[start]

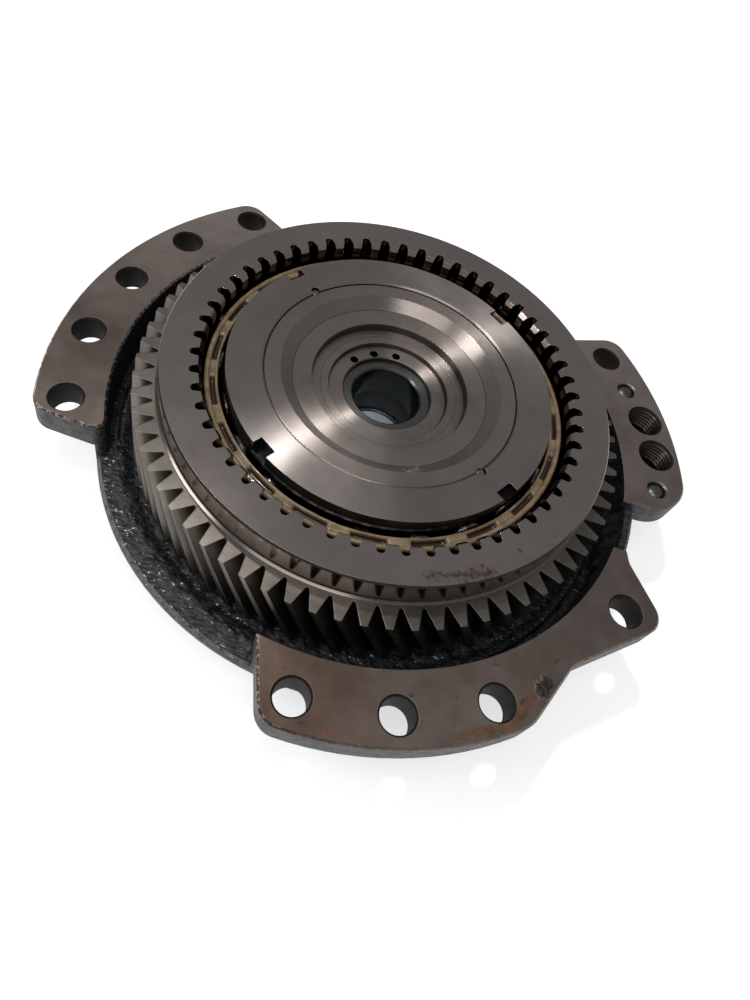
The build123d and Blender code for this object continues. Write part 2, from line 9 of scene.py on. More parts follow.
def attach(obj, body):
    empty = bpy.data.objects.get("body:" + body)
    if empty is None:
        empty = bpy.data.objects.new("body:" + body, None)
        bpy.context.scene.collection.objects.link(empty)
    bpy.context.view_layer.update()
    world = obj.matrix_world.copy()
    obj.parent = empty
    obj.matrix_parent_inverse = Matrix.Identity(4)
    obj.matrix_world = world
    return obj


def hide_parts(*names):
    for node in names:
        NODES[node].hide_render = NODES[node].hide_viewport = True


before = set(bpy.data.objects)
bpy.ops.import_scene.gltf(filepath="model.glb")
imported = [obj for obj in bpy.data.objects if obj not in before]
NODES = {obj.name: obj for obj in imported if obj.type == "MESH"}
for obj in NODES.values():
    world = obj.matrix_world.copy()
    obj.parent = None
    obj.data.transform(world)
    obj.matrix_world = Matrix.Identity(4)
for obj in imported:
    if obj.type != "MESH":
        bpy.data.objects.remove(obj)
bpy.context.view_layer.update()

[end]

Aim of the task — Take the lines from the one containing "bpy.data.objects.remove(obj)" to the last line of the material above and write them out exactly.

Exercise output —
        bpy.data.objects.remove(obj)
bpy.context.view_layer.update()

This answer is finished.